The majority of EnC Member States lacks comprehensive legislation in relation to small-scale renewable plants for self-consumption.

The Policy Guidelines defines the “prosumer’’ as an electricity consumer that produces part of his or her electricity needs from his or her own power plant and uses the distribution network to inject excess production and to withdraw electricity when self-production is not sufficient to meet his or her own needs.

“The Guidelines provide a set of recommendations of good practice for all important aspects that have to be considered to make self-consumption schemes fully operative in EnC Contracting Parties. They are a product of an initiative of ECDSO-E, an informal group bringing together Energy Community Distribution System Operators,” the Secretariat said in a statement.

The Policy Guidelines consists of eight sets of recommendations.

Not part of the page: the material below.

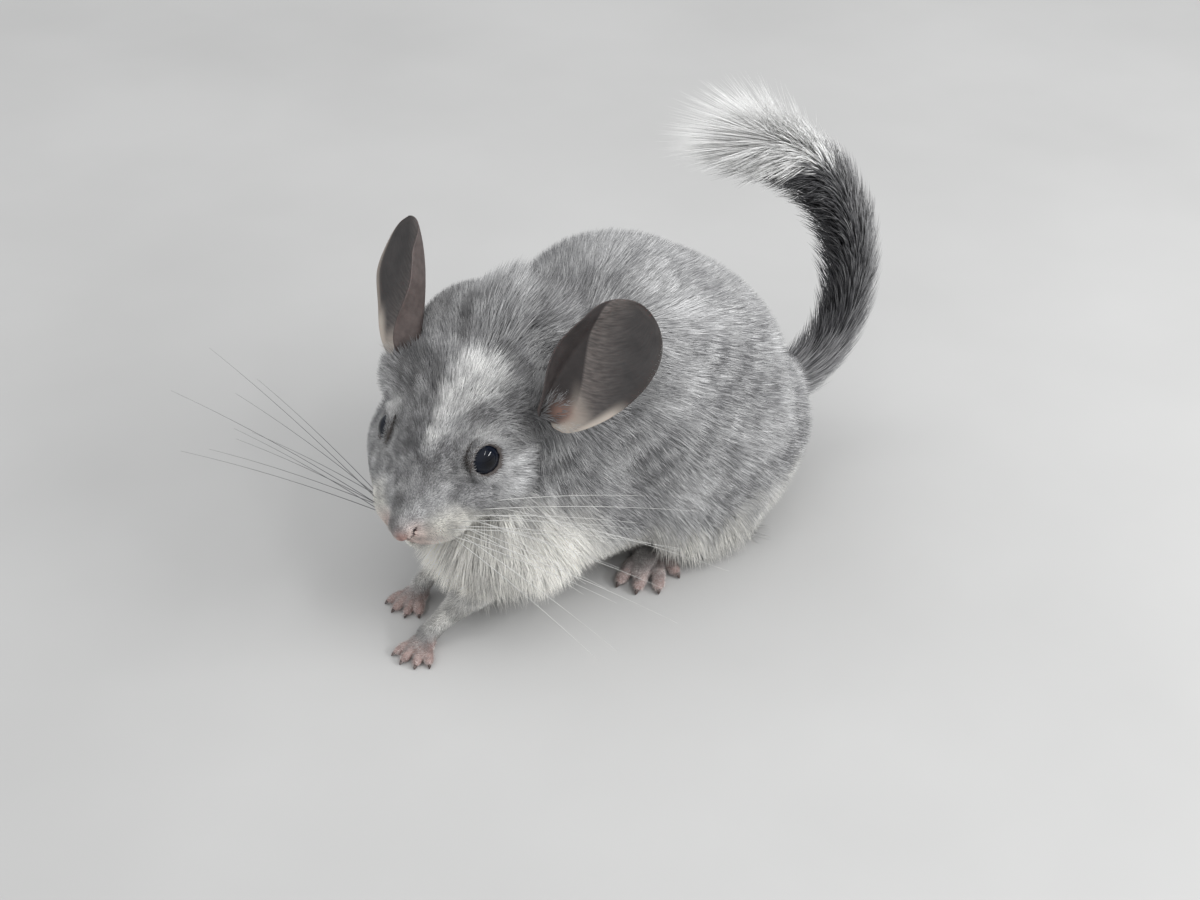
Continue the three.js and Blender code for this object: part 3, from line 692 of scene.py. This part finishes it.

First set is on Legal and Regulatory, second on Technology and Capacity Criteria, third on Self-consumption Commercial Schemes, fourth on Excess Energy Treatment, fifth on Grid Costs, sixth on VAT and other Taxes and Levies, seventh on Imbalance Settlement and eighth on Grid Connection.

Suitable model for consumers and states

Electricity consumers are interested in an on-site generation due to increasing retail electricity prices and decreasing technology cost. On the other hand, self-consumption is an additional tool to match renewable energy targets, which is beneficial for the system or the state.

The Policy Guidelines compile the conclusions of the study Distributed Generation for Self-Consumption, Key Aspects, and Recommendations of Good Practice produced under the cooperation platform of ECDSO-E, with a focus on recommended practice for small installation of “prosumers” connected to the distribution network.

In July 2015, the European Commission published the working document Best Practices on Renewable Energy Self-consumption building on lessons learned from projects in the European Union Member States on the new schemes promoting market integration of variable renewables using self-consumption of electricity.

“The Policy Guidelines take into account the recommendations of the Commission Staff Working document to the extent possible, which were integrated with those of the ECDSO-E study,” the document noted.